TASK: Repeat exactly the lines running from the line that contains "flat base. */" to the line that contains "before = set(bpy.data.objects)"; include both ends and add nothing.

DATA SEGMENT:
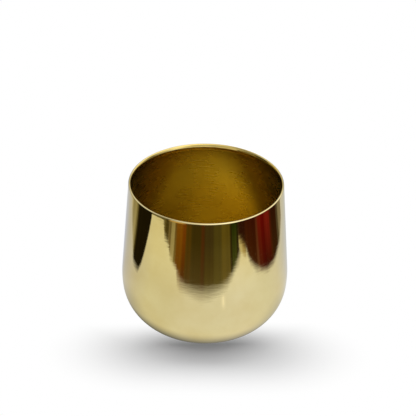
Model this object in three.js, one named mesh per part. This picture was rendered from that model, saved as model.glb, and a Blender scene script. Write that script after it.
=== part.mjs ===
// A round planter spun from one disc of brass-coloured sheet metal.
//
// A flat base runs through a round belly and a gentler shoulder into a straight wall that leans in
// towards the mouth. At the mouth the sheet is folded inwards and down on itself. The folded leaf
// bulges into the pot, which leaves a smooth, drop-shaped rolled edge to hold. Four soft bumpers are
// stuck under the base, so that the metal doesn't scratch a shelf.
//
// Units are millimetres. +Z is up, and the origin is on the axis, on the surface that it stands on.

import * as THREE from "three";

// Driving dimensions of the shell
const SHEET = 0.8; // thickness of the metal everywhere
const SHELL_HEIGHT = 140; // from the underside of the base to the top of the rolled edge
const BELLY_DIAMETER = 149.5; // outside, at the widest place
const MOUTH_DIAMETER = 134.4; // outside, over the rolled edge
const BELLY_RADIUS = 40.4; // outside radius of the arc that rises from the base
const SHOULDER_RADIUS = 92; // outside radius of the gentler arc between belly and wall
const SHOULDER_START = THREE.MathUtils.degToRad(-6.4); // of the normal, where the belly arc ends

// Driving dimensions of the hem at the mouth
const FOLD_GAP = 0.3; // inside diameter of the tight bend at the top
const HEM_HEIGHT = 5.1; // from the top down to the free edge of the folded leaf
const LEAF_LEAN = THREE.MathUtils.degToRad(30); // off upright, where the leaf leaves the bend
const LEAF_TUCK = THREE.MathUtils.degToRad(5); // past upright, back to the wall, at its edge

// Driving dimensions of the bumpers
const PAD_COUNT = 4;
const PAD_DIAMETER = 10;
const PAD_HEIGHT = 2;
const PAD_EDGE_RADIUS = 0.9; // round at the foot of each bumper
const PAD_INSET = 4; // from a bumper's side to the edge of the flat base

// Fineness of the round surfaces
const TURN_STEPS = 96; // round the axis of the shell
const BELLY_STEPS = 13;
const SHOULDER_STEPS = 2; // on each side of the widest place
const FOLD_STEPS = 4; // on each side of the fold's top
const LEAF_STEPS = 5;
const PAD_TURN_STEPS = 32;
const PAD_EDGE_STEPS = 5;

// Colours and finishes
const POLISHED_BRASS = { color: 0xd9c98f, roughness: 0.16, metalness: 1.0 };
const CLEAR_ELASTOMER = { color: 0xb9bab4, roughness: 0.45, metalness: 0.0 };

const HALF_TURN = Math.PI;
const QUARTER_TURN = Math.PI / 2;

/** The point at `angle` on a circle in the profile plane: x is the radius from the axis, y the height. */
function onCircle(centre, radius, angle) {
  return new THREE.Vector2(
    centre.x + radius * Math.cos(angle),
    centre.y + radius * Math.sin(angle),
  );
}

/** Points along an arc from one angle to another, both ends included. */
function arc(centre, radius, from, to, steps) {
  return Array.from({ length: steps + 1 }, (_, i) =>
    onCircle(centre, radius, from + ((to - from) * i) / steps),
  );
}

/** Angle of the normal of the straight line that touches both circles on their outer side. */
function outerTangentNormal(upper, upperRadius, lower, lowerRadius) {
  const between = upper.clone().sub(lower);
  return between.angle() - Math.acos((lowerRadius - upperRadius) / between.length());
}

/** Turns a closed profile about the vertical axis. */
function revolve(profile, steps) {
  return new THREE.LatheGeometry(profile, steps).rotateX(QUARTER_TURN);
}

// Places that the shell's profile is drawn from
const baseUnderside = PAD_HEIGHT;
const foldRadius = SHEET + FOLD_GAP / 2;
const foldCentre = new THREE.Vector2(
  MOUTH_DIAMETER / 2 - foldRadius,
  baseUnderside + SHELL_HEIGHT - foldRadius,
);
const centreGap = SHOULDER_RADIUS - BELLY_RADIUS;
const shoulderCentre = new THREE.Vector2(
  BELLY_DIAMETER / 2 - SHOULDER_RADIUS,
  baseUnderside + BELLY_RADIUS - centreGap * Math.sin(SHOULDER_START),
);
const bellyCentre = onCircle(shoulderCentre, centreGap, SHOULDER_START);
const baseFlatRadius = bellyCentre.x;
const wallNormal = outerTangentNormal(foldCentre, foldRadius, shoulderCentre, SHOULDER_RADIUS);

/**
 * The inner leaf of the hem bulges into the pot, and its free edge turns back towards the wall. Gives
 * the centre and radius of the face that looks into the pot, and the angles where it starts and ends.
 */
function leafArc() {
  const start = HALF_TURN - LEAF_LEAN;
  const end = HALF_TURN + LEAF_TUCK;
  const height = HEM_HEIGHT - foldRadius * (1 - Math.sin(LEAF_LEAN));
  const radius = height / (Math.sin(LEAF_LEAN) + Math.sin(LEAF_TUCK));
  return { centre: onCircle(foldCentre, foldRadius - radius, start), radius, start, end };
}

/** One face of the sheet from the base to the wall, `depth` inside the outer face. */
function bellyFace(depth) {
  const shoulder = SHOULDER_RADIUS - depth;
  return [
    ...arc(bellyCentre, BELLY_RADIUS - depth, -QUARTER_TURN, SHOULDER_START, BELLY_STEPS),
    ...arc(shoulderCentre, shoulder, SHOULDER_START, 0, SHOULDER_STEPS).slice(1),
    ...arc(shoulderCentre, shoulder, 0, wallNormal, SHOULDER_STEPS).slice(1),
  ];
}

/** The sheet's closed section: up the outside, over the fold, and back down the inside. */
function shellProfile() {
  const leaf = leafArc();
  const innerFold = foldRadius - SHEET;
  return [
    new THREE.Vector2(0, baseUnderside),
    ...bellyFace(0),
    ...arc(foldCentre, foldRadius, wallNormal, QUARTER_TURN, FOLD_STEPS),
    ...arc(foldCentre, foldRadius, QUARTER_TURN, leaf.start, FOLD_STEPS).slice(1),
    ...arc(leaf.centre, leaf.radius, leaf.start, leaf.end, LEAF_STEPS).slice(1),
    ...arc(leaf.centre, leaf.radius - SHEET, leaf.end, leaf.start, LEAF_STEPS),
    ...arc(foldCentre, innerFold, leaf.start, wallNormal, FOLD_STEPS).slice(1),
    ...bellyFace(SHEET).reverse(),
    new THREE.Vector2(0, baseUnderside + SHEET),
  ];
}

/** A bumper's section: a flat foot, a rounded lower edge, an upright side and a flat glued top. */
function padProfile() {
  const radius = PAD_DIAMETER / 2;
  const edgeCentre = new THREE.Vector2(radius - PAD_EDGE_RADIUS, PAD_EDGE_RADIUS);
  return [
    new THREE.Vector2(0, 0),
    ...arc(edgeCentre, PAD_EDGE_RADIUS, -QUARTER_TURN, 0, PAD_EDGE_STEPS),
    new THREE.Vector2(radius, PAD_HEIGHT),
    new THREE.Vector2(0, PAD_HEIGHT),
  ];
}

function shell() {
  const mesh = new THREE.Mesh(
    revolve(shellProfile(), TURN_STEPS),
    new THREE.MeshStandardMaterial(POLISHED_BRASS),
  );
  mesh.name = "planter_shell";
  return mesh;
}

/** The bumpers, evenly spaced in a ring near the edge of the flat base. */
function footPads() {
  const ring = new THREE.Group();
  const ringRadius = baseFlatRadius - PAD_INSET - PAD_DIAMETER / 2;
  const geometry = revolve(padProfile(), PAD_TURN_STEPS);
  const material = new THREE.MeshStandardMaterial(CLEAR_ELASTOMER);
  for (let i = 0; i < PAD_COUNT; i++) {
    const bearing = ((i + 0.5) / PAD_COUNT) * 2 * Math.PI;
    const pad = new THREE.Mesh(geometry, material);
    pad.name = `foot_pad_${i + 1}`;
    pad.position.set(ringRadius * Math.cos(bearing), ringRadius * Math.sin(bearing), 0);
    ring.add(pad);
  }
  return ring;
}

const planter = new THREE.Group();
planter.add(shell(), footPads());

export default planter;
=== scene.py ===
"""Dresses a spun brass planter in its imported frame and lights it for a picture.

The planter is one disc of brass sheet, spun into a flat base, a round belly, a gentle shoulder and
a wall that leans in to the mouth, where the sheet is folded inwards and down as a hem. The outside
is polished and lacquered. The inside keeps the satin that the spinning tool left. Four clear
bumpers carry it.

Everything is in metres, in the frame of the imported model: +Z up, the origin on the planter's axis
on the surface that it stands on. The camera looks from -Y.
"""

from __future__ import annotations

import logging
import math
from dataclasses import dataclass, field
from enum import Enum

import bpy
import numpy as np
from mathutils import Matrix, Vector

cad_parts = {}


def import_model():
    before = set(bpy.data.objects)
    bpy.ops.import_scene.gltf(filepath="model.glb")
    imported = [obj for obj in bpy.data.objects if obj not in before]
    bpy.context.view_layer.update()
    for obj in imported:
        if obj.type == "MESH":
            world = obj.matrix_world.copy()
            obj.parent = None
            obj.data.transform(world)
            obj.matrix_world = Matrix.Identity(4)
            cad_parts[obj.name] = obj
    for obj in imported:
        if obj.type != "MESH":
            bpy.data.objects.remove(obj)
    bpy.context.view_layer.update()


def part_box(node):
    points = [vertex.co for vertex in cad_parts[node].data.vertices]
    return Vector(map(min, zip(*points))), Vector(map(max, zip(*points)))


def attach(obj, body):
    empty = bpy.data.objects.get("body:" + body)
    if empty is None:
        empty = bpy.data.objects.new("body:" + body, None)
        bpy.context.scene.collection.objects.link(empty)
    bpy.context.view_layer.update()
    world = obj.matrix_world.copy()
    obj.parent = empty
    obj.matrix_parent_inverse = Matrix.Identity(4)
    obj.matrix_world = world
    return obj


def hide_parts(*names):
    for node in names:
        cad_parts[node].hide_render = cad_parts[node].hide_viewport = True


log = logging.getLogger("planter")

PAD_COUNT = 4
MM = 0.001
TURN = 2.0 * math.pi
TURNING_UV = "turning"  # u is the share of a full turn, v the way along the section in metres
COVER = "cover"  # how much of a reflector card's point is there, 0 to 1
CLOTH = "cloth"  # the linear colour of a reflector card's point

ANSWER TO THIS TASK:
/** The bumpers, evenly spaced in a ring near the edge of the flat base. */
function footPads() {
  const ring = new THREE.Group();
  const ringRadius = baseFlatRadius - PAD_INSET - PAD_DIAMETER / 2;
  const geometry = revolve(padProfile(), PAD_TURN_STEPS);
  const material = new THREE.MeshStandardMaterial(CLEAR_ELASTOMER);
  for (let i = 0; i < PAD_COUNT; i++) {
    const bearing = ((i + 0.5) / PAD_COUNT) * 2 * Math.PI;
    const pad = new THREE.Mesh(geometry, material);
    pad.name = `foot_pad_${i + 1}`;
    pad.position.set(ringRadius * Math.cos(bearing), ringRadius * Math.sin(bearing), 0);
    ring.add(pad);
  }
  return ring;
}

const planter = new THREE.Group();
planter.add(shell(), footPads());

export default planter;
=== scene.py ===
"""Dresses a spun brass planter in its imported frame and lights it for a picture.

The planter is one disc of brass sheet, spun into a flat base, a round belly, a gentle shoulder and
a wall that leans in to the mouth, where the sheet is folded inwards and down as a hem. The outside
is polished and lacquered. The inside keeps the satin that the spinning tool left. Four clear
bumpers carry it.

Everything is in metres, in the frame of the imported model: +Z up, the origin on the planter's axis
on the surface that it stands on. The camera looks from -Y.
"""

from __future__ import annotations

import logging
import math
from dataclasses import dataclass, field
from enum import Enum

import bpy
import numpy as np
from mathutils import Matrix, Vector

cad_parts = {}


def import_model():
    before = set(bpy.data.objects)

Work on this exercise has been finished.